Arti Kata

Arti Kata Ndasmu Etik! dalam Bahasa Jawa, Ucapan Prabowo yang Bikin Heboh, Ini Makna Sebenarnya

Editor: Elma Gloria Stevani
AA

Text Sizes

Medium

Large

Larger

Simak arti kata ndasmu etik, kosakata atau istilah Jawa yang dianggap sebagai candaan Prabowo Subianto.

TRIBUNJATIM.COM - Dalam bahasa Jawa, dikenal ada tiga kasta, yaitu ngoko, krama, dan krama inggil.

Kata ndas 'kepala' berada pada tingkat terendah (ngoko).

Pada tingkat krama disebut sirah dan tingkat krama inggil disebut mustaka.
 
Yang menarik, orang Jawa gemar menggunakan kosakata anggota tubuh leher ke atas dalam kasta ngoko untuk memaki, mengejek, atau sekadar bercanda.

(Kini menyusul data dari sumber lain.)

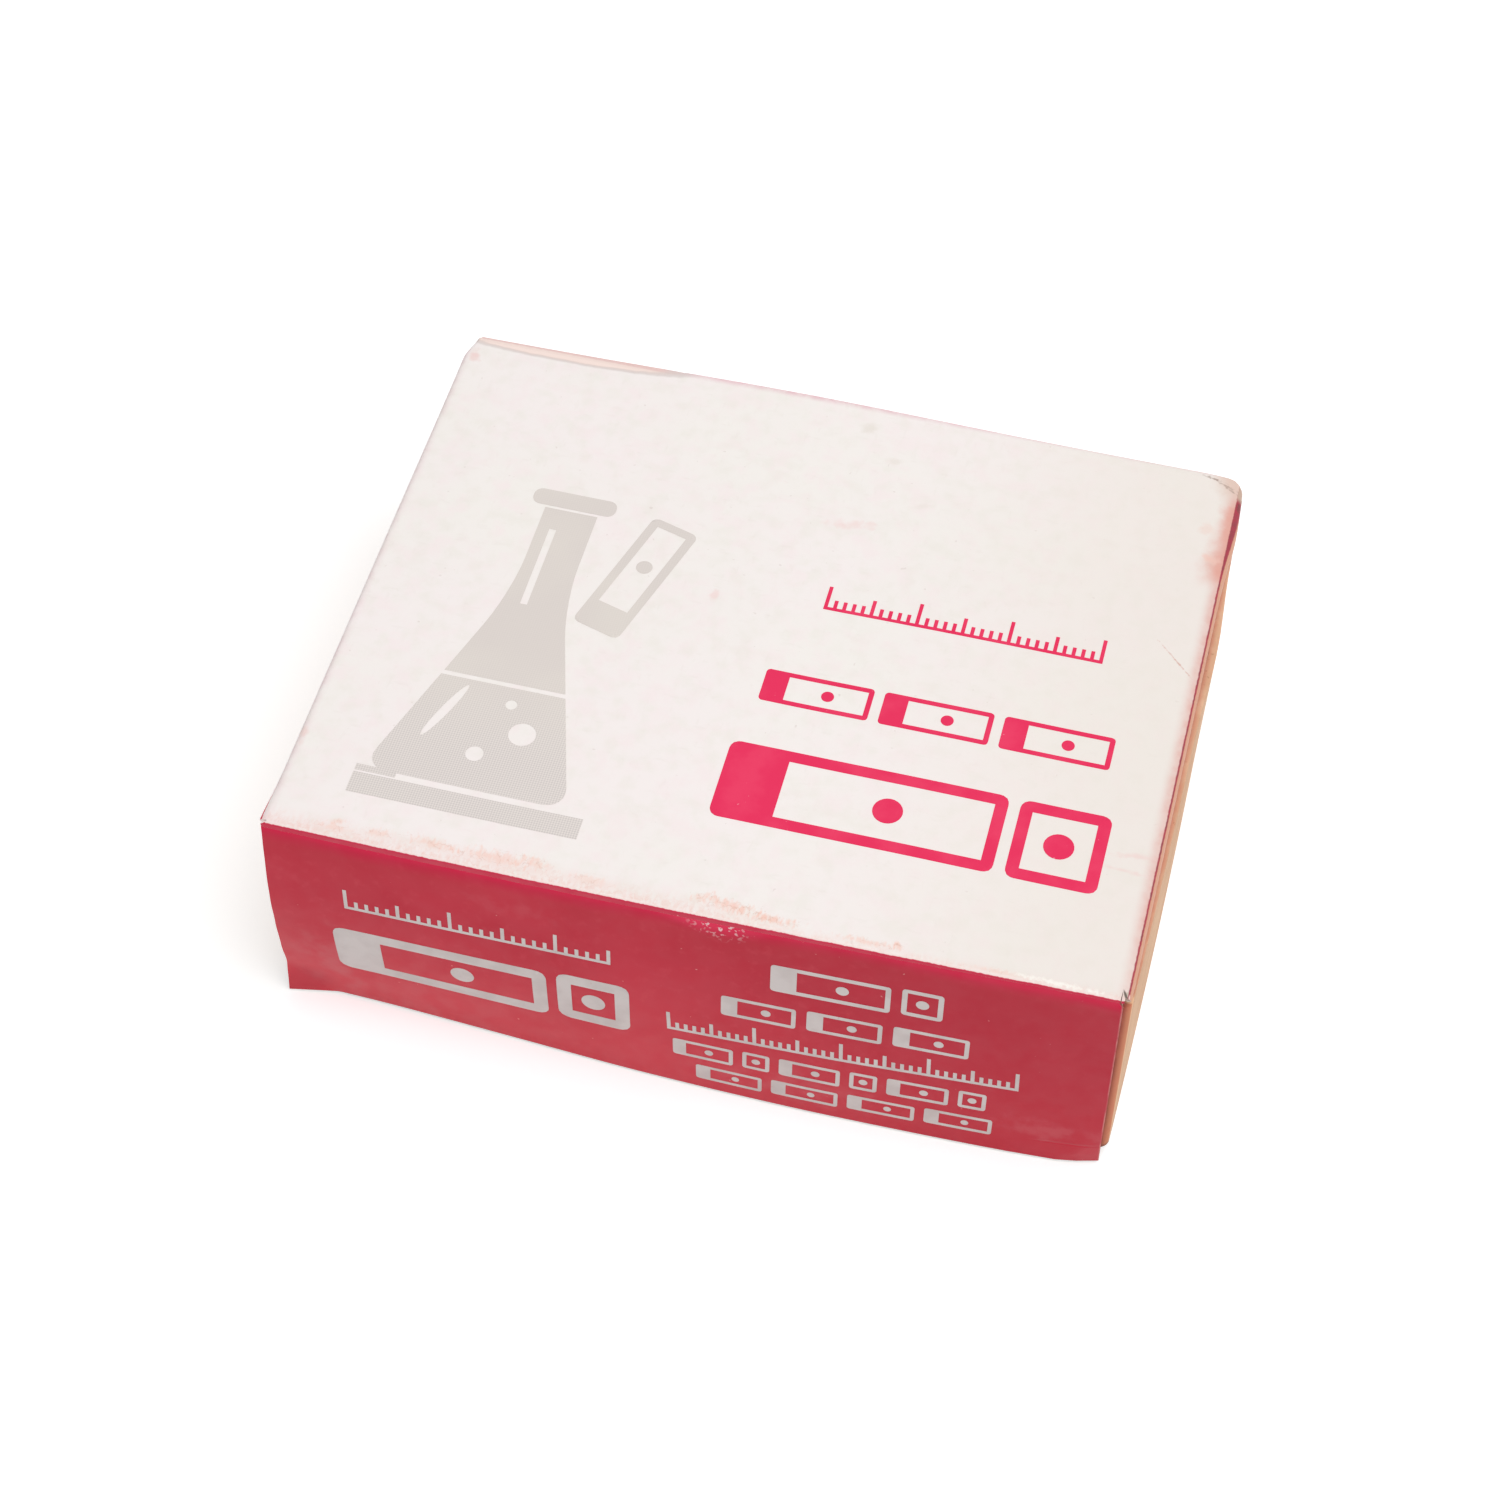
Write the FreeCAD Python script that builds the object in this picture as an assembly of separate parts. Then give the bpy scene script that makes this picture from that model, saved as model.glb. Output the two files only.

Contohnya, motomu 'matamu', irungmu 'hidungmu', lambemu 'bibirmu', dan sebagainya.
 
Untuk memaknai sebuah kata itu ejekan, makian, atau sekadar candaan, secara sederhana kita bisa lihat mimik wajah dan gestur tubuh serta konteks kata tersebut diucapkan.

Yang jelas, ketika sebuah kata diucapkan dengan nada marah dan jengkel, terlebih disertai konteks yang dijelaskan langsung oleh penuturnya, kecil kemungkinan itu sebagai candaan.

Meski, kata tersebut mengundang gelak tawa pendukungnya.

Seperti yang bisa kita lihat dari video pernyataan Prabowo saat menghadiri acara internal Partai Gerindra.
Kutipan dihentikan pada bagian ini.